- Work instructions: Copy each line of the listing below exactly.

— BEGIN —

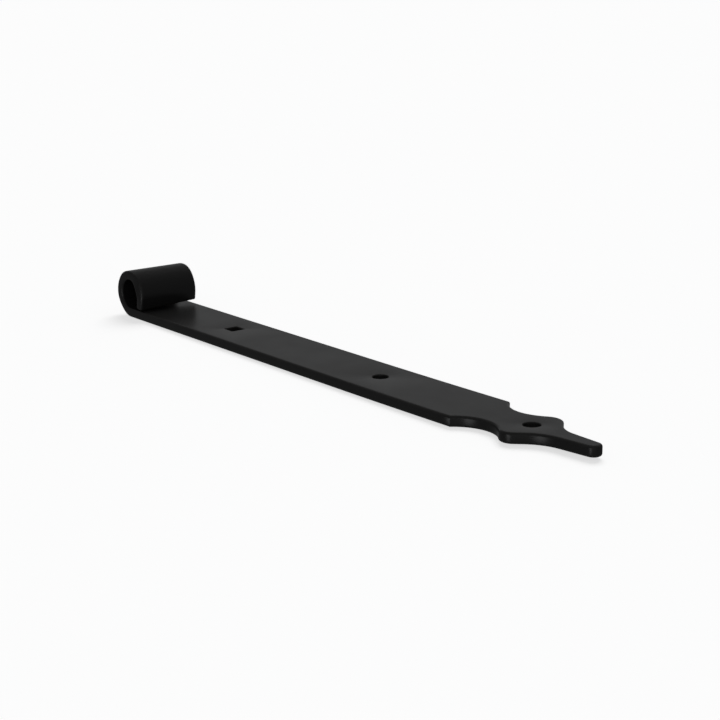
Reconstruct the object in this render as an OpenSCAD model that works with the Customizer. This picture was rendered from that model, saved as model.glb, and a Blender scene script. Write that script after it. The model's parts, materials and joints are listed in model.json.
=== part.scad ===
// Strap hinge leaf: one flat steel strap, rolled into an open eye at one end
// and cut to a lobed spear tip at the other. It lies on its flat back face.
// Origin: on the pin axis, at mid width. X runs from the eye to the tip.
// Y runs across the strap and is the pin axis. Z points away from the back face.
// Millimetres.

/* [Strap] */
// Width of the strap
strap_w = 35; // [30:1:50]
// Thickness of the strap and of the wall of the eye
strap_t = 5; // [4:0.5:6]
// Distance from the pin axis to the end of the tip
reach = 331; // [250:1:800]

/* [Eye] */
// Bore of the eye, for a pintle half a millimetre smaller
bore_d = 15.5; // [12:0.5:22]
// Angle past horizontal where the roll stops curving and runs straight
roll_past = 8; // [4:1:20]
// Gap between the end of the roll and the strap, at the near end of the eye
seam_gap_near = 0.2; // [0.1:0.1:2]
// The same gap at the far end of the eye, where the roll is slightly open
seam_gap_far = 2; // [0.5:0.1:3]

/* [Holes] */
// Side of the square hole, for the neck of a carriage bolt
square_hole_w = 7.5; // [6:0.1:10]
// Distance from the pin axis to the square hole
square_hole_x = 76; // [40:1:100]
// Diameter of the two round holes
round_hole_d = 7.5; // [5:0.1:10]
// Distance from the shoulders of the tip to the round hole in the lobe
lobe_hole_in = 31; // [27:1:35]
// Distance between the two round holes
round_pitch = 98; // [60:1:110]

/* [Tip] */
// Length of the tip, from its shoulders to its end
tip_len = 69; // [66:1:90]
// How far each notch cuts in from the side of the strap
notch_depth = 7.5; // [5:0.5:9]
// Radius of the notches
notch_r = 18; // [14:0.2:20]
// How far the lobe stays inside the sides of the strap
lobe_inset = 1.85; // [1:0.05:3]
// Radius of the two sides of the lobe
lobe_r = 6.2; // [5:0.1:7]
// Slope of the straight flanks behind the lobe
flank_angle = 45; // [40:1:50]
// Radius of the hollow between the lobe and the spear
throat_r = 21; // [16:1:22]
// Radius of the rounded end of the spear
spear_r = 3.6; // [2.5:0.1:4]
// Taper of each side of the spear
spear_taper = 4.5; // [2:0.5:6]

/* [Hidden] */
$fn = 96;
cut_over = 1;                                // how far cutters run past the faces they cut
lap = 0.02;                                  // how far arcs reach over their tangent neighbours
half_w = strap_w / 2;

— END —

- Answer in full:
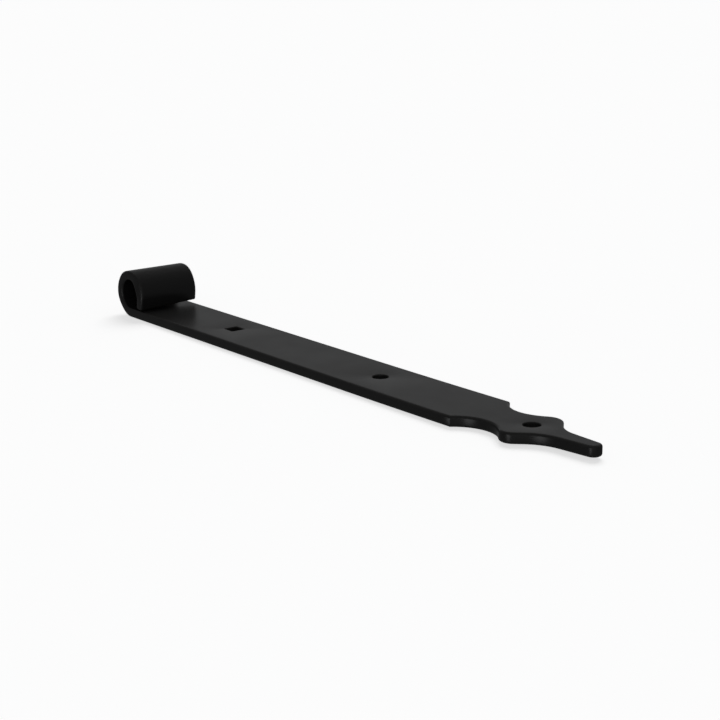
Reconstruct the object in this render as an OpenSCAD model that works with the Customizer. This picture was rendered from that model, saved as model.glb, and a Blender scene script. Write that script after it. The model's parts, materials and joints are listed in model.json.
=== part.scad ===
// Strap hinge leaf: one flat steel strap, rolled into an open eye at one end
// and cut to a lobed spear tip at the other. It lies on its flat back face.
// Origin: on the pin axis, at mid width. X runs from the eye to the tip.
// Y runs across the strap and is the pin axis. Z points away from the back face.
// Millimetres.

/* [Strap] */
// Width of the strap
strap_w = 35; // [30:1:50]
// Thickness of the strap and of the wall of the eye
strap_t = 5; // [4:0.5:6]
// Distance from the pin axis to the end of the tip
reach = 331; // [250:1:800]

/* [Eye] */
// Bore of the eye, for a pintle half a millimetre smaller
bore_d = 15.5; // [12:0.5:22]
// Angle past horizontal where the roll stops curving and runs straight
roll_past = 8; // [4:1:20]
// Gap between the end of the roll and the strap, at the near end of the eye
seam_gap_near = 0.2; // [0.1:0.1:2]
// The same gap at the far end of the eye, where the roll is slightly open
seam_gap_far = 2; // [0.5:0.1:3]

/* [Holes] */
// Side of the square hole, for the neck of a carriage bolt
square_hole_w = 7.5; // [6:0.1:10]
// Distance from the pin axis to the square hole
square_hole_x = 76; // [40:1:100]
// Diameter of the two round holes
round_hole_d = 7.5; // [5:0.1:10]
// Distance from the shoulders of the tip to the round hole in the lobe
lobe_hole_in = 31; // [27:1:35]
// Distance between the two round holes
round_pitch = 98; // [60:1:110]

/* [Tip] */
// Length of the tip, from its shoulders to its end
tip_len = 69; // [66:1:90]
// How far each notch cuts in from the side of the strap
notch_depth = 7.5; // [5:0.5:9]
// Radius of the notches
notch_r = 18; // [14:0.2:20]
// How far the lobe stays inside the sides of the strap
lobe_inset = 1.85; // [1:0.05:3]
// Radius of the two sides of the lobe
lobe_r = 6.2; // [5:0.1:7]
// Slope of the straight flanks behind the lobe
flank_angle = 45; // [40:1:50]
// Radius of the hollow between the lobe and the spear
throat_r = 21; // [16:1:22]
// Radius of the rounded end of the spear
spear_r = 3.6; // [2.5:0.1:4]
// Taper of each side of the spear
spear_taper = 4.5; // [2:0.5:6]

/* [Hidden] */
$fn = 96;
cut_over = 1;                                // how far cutters run past the faces they cut
lap = 0.02;                                  // how far arcs reach over their tangent neighbours
half_w = strap_w / 2;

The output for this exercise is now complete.